# Orthogonal Trajectories

Consider a one-parameter family of curves in the xy-plane defined by F(x,y,c)=0, where c denotes the parameter. The problem is to find another one-parameter family of curves called the orthogonal trajectories of the family defined above and given analytically by G(x,y,k)=0, such that every curve in this new family intersects at right angles every curve in the original family.

We implicitly differentiate the first equation with respect to x, then eliminate c between this derived equation and the equation F(x,y,c)=0. This gives an equation connecting x, y, and y', which we solve for y' to obtain a differential equation of the form (dy)/(dx)=f(x,y).

The orthogonal trajectories then are the solutions of (dy)/(dx)=-1/(f(x,y)).

For many families of curves, one cannot explicitly solve for (dy)/(dx) and obtain a differential equation of the form (dy)/(dx)=f(x,y).

Example 1. Find the orthogonal trajectories of the family of curves x^2+y^2=c^2.

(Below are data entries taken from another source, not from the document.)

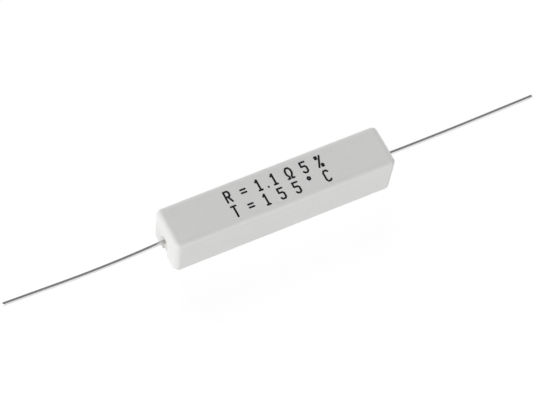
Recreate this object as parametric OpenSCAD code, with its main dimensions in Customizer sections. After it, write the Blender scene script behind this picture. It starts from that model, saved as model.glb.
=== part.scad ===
// Axial power resistor: a wire-wound core, cast in cement inside a pressed ceramic trough.
// The part lies on the open rim of its trough, with its closed, printed face up.
// X runs along the leads, Z stands on the rim, and the origin is the middle of the underside.

/* [Case] */
// Length of the case, at its closed face
case_l = 48; // [44:1:60]
// Width of the case
case_w = 9.5; // [8:0.1:14]
// Height of the case, from the open rim to the closed face
case_h = 10; // [8:0.2:14]
// Thickness of the long side walls, at the rim
side_wall_t = 1.3; // [1:0.1:1.8]
// Thickness of the end walls, at the rim
end_wall_t = 1.6; // [1.2:0.1:3]
// Thickness of the closed face
roof_t = 1.3; // [1:0.1:2]
// Radius of the outer edges, round the closed face and down the corners
edge_r = 1.2; // [0.6:0.1:1.6]
// Radius of the outer edge round the rim
rim_r = 0.9; // [0.3:0.1:0.9]
// How far each end face leans in, from the closed face down to the rim
end_lean = 0.3; // [0:0.05:0.8]
// Draft of the walls inside the trough, in degrees
draft = 1.5; // [0:0.25:2]
// Radius of the inner corners along the closed face
inner_r = 1.4; // [0.6:0.1:2]
// Width of the lead slots in the end walls, at the lead
slot_w = 2; // [1.4:0.1:3]

/* [Cement] */
// How far the cement stays below the rim
fill_recess = 0.3; // [0.1:0.05:0.6]
// How far the cement in the slots stays behind the end faces, at the rim
slot_recess = 0.7; // [0.1:0.05:1]
// How far it stays behind the end faces at the slots' heads, over the leads
head_recess = 0.1; // [0.05:0.05:0.5]
// Thickness of the cement between each end cap and its end wall
end_cover = 2.4; // [1.2:0.2:5]
// Thickness of the cement round the winding, where it comes closest to the case
winding_cover = 0.26; // [0.1:0.02:0.8]

/* [Core and winding] */
// Size of the chamfer on the core's ends
core_chamfer = 0.2; // [0.1:0.05:0.4]
// Diameter of the resistance wire
wire_d = 0.45; // [0.25:0.05:0.5]
// Turns of the winding, from weld to weld
turns = 21; // [14:1:26]
// Length of the winding that lies on each end cap
cap_lap = 2; // [1.6:0.2:3]

/* [End caps] */
// Length of each end cap
cap_l = 5; // [4:0.2:7]
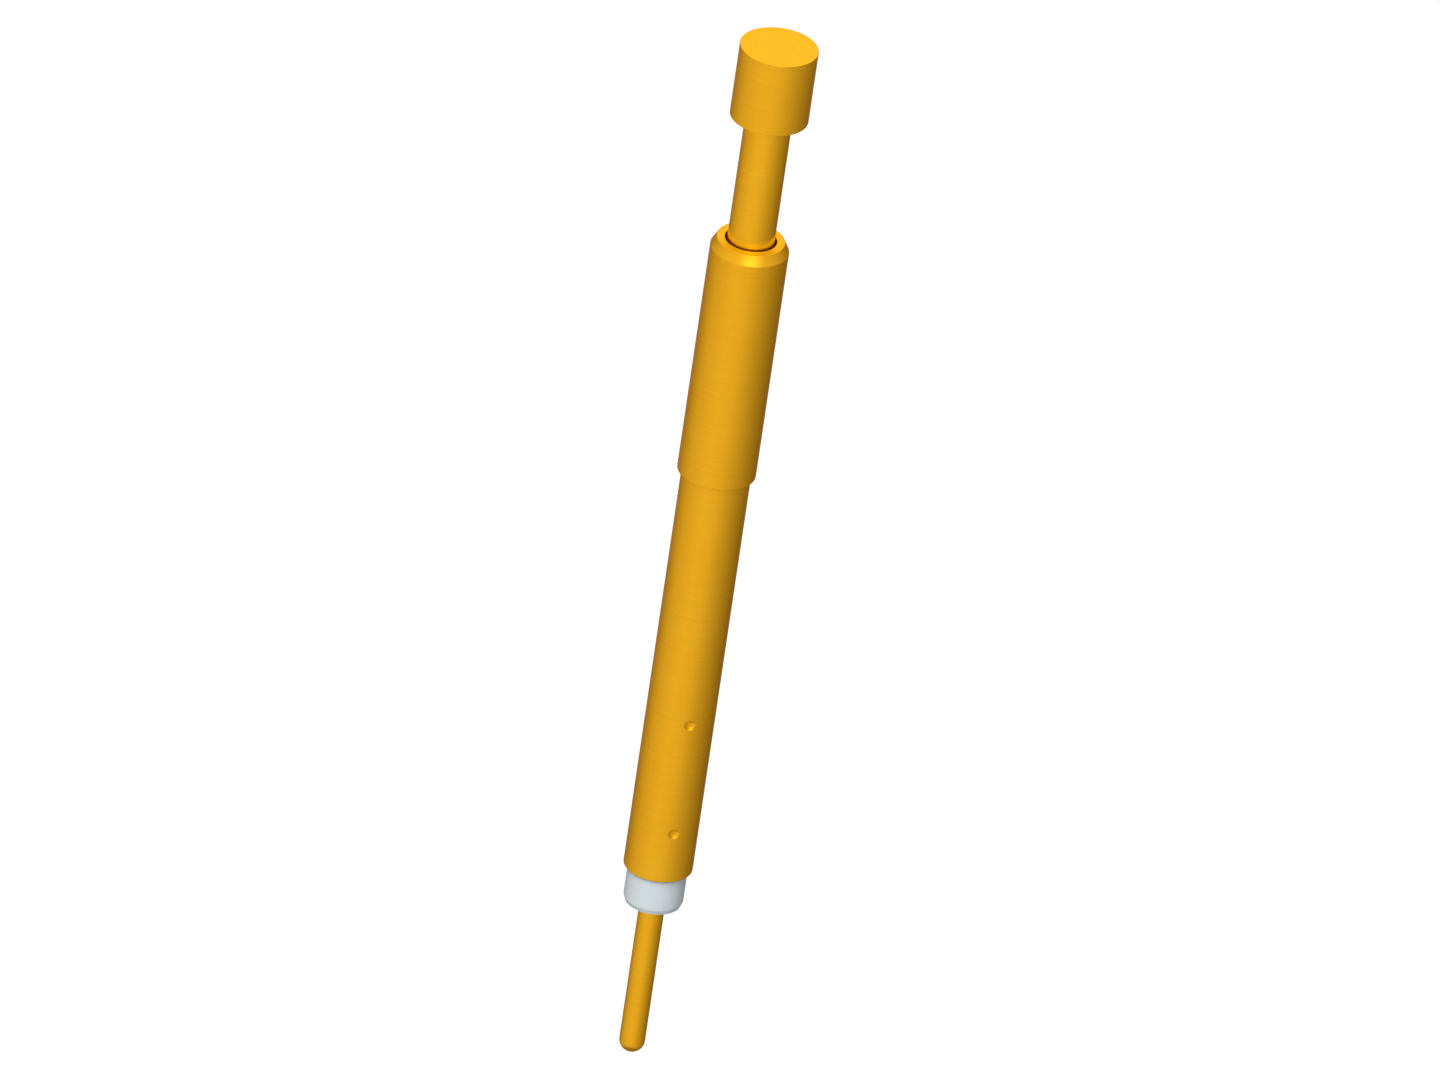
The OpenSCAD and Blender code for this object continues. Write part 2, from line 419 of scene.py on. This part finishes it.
def make_film():
    low, high, faces = [], [], []
    count = FILM_COLUMNS
    for j in range(count):
        a = 2 * math.pi * j / count
        x, y = FILM_RADIUS * math.cos(a), FILM_RADIUS * math.sin(a)
        low.append((x, y, floor_z + MM))
        high.append((x, y, FILM_TOP))
        n = (j + 1) % count
        faces.append((j, n, n + count, j + count))
    roll = stage_piece("shade_film", low + high, faces)
    roll.data.materials.append(film_material())
    show_to_reflections_only(roll)
    disc = stage_piece("shade_disc", low, [tuple(range(count))])
    disc.data.materials.append(dark_disc_material())
    show_to_reflections_only(disc)
    print(f"film: {count} panels at {FILM_RADIUS / MM:.0f} mm")


make_film()

# %% [markdown]
# ## Gold plating on turned brass
#
# The barrel, the plunger and the tail pin are turned on a lathe from brass or bronze rod and
# then plated with hard gold. Plating a micrometre thick follows every tool mark, so the eye
# sees a satin metal: fine rings round each wall and each flat face, and a colour that shifts
# a little where the bath laid down more or less gold.
#
# The tool leaves its marks along the outline. Radius plus height grows along walls, faces and
# bevels alike, so one noise over that sum draws rings on all of them. An image of scratches
# could do it too, but it would need unwrapping and would show its seams.

# %% Turned surface pattern
def turned_marks(tree, feed_mm):
    """Noise that changes only along the tool's path. feed_mm is the width of one mark."""
    place = add(tree, "ShaderNodeTexCoord").outputs["Object"]
    axes = add(tree, "ShaderNodeSeparateXYZ", Vector=place).outputs
    flat = add(tree, "ShaderNodeCombineXYZ", X=axes["X"], Y=axes["Y"])
    radius = add(
        tree, "ShaderNodeVectorMath", {"operation": "LENGTH"}, _0=flat.outputs[0]
    ).outputs["Value"]
    path = add(tree, "ShaderNodeMath", {"operation": "ADD"}, _0=radius, _1=axes["Z"])
    noise = add(
        tree,
        "ShaderNodeTexNoise",
        {"noise_dimensions": "1D"},
        W=path.outputs[0],
        Scale=1 / (feed_mm * MM),
        Detail=2.0,
        Roughness=0.6,
    )
    return noise.outputs["Fac"]


def cloud(tree, size_mm):
    """Soft blotches about size_mm across."""
    place = add(tree, "ShaderNodeTexCoord").outputs["Object"]
    noise = add(
        tree,
        "ShaderNodeTexNoise",
        Vector=place,
        Scale=1 / (size_mm * MM),
        Detail=2.0,
    )
    return noise.outputs["Fac"]


def blend_colours(tree, share, first, second):
    mix = add(
        tree,
        "ShaderNodeMix",
        {"data_type": "RGBA"},
        _0=share,
        _6=linear(first),
        _7=linear(second),
    )
    return mix.outputs[2]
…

Rewrite as x^2+y^2-c^2=0, or F(x,y,c)=x^2+y^2-c^2=0. This family of curves consists of circles with centers at the origin and radii c. Implicitly differentiating the given equation with respect to x, we obtain that 2x+2y(dy)/(dx)=0, or (dy)/(dx)=-x/y.

Here, f(x,y)=-x/y; so, the orthogonal trajectories satisfy the equation (dy)/(dx)=y/x. This equation is separable: (dy)/y=(dx)/x, or ln(y)=ln(x)+a, which can be rewritten as y=kx, where k=e^a.

The solution y=kx represents the orthogonal trajectories (straight lines that pass through the origin).

Let's solve another example.

Example 2. Find the orthogonal trajectories of the family of curves y^2=4cx.

Rewrite as y^2-4cx=0, or F(x,y,c)=y^2-4cx=0. Implicitly differentiating the given equation with respect to x, we obtain that 2y(dy)/(dx)-4c=0, or (dy)/(dx)=(2c)/y.

Note that, from initial equation, c=(y^2)/(4x); so, (dy)/(dx)=(2((y^2)/(4x)))/y, or (dy)/(dx)=y/(2x).

Here, f(x,y)=y/(2x); so, the orthogonal trajectories satisfy the equation (dy)/(dx)=-2x/y. This equation is separable: it can be rewritten as ydy=-2xdx, or (y^2)/2=-x^2+k.

So, the orthogonal trajectories are x^2+(y^2)/2=k (k>0).